§ Exercise: Will you return, word for word, only the lines from the top of the data below down to and including the one with "folding unit, transfer"?

§ Information supplied:
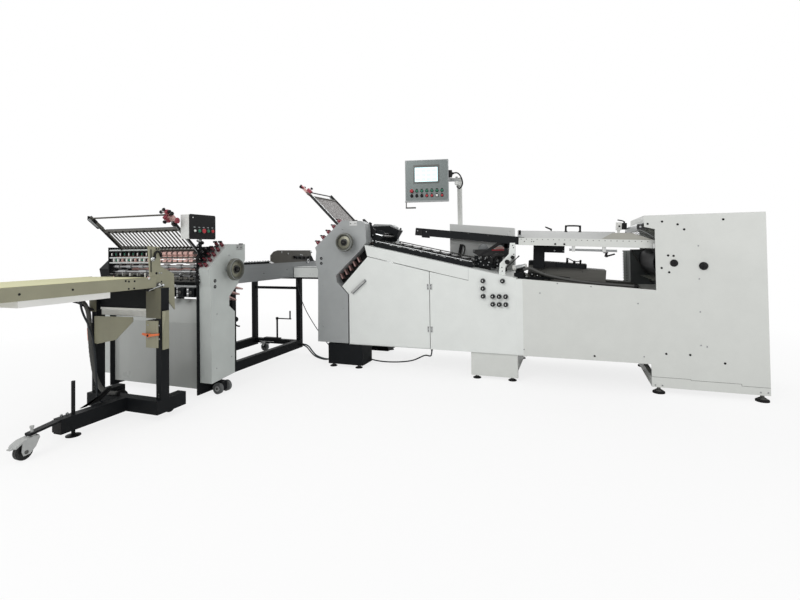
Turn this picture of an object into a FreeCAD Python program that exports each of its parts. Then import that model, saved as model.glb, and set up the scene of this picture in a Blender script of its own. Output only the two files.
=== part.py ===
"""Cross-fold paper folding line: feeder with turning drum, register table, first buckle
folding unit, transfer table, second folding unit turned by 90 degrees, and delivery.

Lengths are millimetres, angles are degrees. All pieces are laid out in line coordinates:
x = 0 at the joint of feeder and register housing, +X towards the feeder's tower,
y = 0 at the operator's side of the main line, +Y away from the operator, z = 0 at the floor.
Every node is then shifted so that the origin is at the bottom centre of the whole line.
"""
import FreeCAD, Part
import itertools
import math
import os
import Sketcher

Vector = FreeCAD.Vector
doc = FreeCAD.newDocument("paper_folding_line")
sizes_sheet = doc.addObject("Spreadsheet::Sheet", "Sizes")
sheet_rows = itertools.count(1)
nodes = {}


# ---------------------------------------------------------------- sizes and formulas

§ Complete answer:
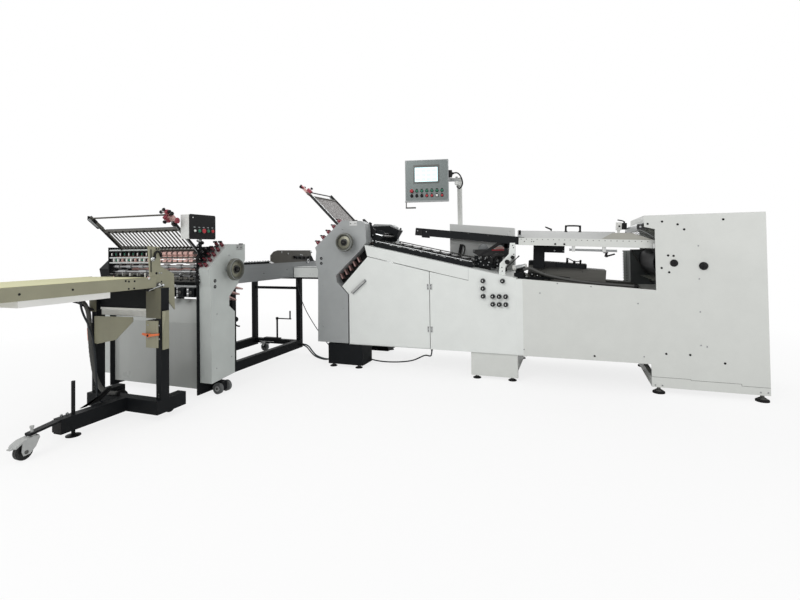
Turn this picture of an object into a FreeCAD Python program that exports each of its parts. Then import that model, saved as model.glb, and set up the scene of this picture in a Blender script of its own. Output only the two files.
=== part.py ===
"""Cross-fold paper folding line: feeder with turning drum, register table, first buckle
folding unit, transfer table, second folding unit turned by 90 degrees, and delivery.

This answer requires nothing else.